---------- RAW RECORDS ----------
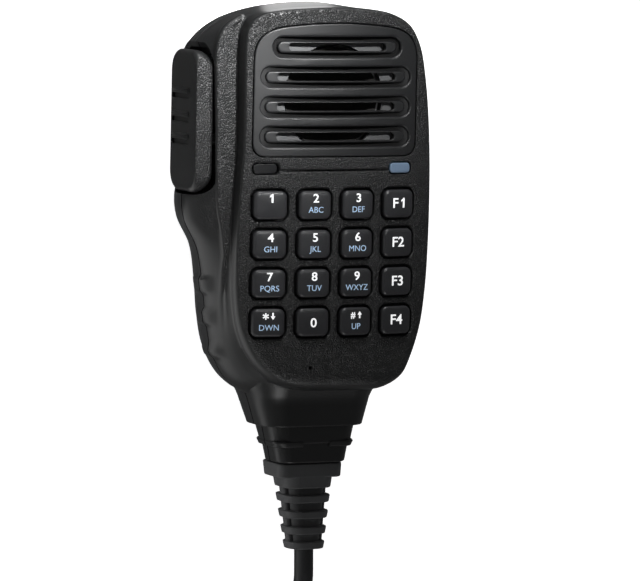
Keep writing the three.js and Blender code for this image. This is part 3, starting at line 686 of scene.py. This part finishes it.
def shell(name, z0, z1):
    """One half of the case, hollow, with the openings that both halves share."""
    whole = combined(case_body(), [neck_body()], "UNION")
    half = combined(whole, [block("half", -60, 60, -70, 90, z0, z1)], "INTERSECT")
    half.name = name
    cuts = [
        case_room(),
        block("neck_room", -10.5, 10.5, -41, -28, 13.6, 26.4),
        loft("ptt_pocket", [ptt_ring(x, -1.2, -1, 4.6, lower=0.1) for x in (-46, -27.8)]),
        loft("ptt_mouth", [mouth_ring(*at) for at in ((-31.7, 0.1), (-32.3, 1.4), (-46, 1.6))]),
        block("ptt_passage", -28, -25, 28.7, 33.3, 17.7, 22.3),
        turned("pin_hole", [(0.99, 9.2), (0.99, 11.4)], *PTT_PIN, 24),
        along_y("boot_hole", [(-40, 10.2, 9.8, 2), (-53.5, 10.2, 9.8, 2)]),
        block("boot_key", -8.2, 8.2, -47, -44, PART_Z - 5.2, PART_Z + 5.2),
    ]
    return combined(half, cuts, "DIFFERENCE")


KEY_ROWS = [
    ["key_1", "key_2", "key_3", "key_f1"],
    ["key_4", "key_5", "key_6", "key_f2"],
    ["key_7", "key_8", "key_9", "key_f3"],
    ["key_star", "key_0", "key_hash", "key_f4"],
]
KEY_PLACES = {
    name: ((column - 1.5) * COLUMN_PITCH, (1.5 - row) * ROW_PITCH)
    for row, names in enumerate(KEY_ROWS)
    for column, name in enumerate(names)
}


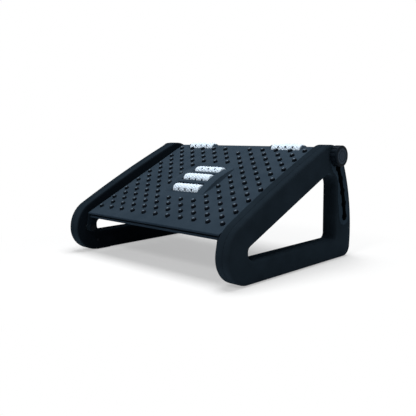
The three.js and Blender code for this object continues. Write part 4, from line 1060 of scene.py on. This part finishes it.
----------
*TASK REQUIREMENTS:*
Print the entries exactly. Include every one.

*SOLUTION BELOW:*
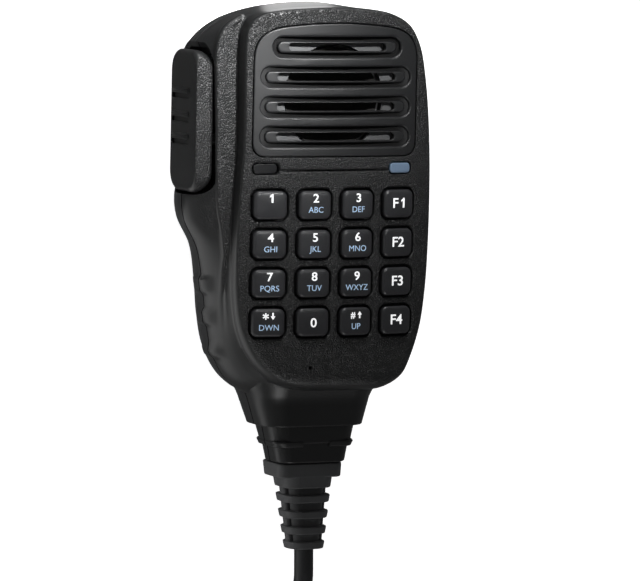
Keep writing the three.js and Blender code for this image. This is part 3, starting at line 686 of scene.py. This part finishes it.
def shell(name, z0, z1):
    """One half of the case, hollow, with the openings that both halves share."""
    whole = combined(case_body(), [neck_body()], "UNION")
    half = combined(whole, [block("half", -60, 60, -70, 90, z0, z1)], "INTERSECT")
    half.name = name
    cuts = [
        case_room(),
        block("neck_room", -10.5, 10.5, -41, -28, 13.6, 26.4),
        loft("ptt_pocket", [ptt_ring(x, -1.2, -1, 4.6, lower=0.1) for x in (-46, -27.8)]),
        loft("ptt_mouth", [mouth_ring(*at) for at in ((-31.7, 0.1), (-32.3, 1.4), (-46, 1.6))]),
        block("ptt_passage", -28, -25, 28.7, 33.3, 17.7, 22.3),
        turned("pin_hole", [(0.99, 9.2), (0.99, 11.4)], *PTT_PIN, 24),
        along_y("boot_hole", [(-40, 10.2, 9.8, 2), (-53.5, 10.2, 9.8, 2)]),
        block("boot_key", -8.2, 8.2, -47, -44, PART_Z - 5.2, PART_Z + 5.2),
    ]
    return combined(half, cuts, "DIFFERENCE")


KEY_ROWS = [
    ["key_1", "key_2", "key_3", "key_f1"],
    ["key_4", "key_5", "key_6", "key_f2"],
    ["key_7", "key_8", "key_9", "key_f3"],
    ["key_star", "key_0", "key_hash", "key_f4"],
]
KEY_PLACES = {
    name: ((column - 1.5) * COLUMN_PITCH, (1.5 - row) * ROW_PITCH)
    for row, names in enumerate(KEY_ROWS)
    for column, name in enumerate(names)
}


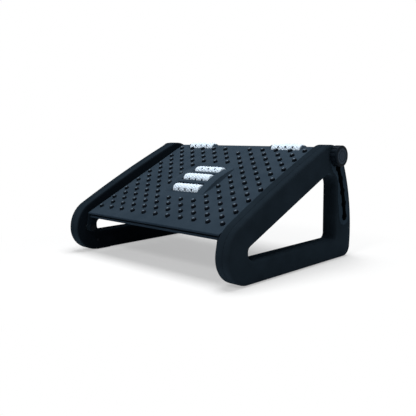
The three.js and Blender code for this object continues. Write part 4, from line 1060 of scene.py on. This part finishes it.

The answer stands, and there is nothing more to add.